Thanks to its decentralization, Bitcoin offers a range of unarguable benefits against traditional systems, especially for people living in authoritarian regimes.
Alex Gladstein, from the Human Rights Foundation, believes that 4.2 billion people need such a financial instrument. A backward economy of several countries leads to fast devaluation of their national currencies, and for many, Bitcoin remains the sole opportunity to save their funds.
Meanwhile, the stability of the U.S. dollar largely relies on the foreign policy and military campaigns of the USA. For instance, one M1 Abrams burns up to one liter of gas in idle run, and they do not kill their engines in flashpoints.
In 2019, a report was published, estimating the carbon footprint of the U.S. Armed Forces in 140 countries around the world. If they were taken as a sovereign state, their energy consumption would be the 47th in the global ranking between Peru and Portugal.

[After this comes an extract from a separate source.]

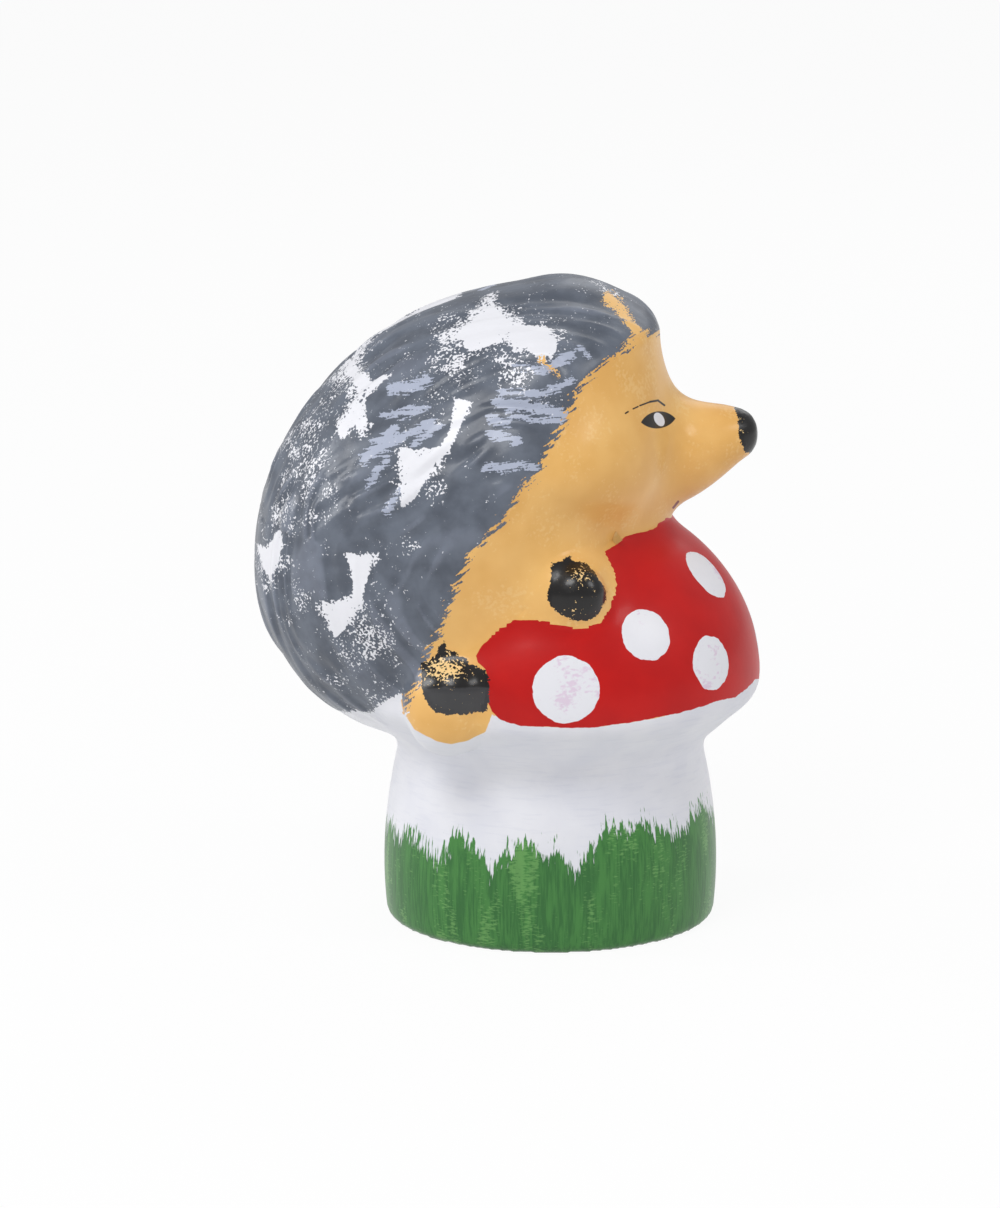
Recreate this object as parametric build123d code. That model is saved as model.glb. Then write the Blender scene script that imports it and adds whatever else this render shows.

John Lennon’s son, Sean Ono, has not stood aside from Bitcoin criticism:
“Ppl wearing jeans and drinking coffee and eating almonds and avocados and driving cars and taking flights and using cellphones and buying new computers while complaining that #bitcoin uses electricity (70% of which is renewable).”
In his opinion, everyone should start with themselves and moderate their consumption of resources.
In 2015, Natural Resources Defense Council estimated that the electricity consumption of inactive devices connected to the U.S. power grid totaled 1,375 TWh/yr.
That is 12 times bigger than the current Bitcoin network power.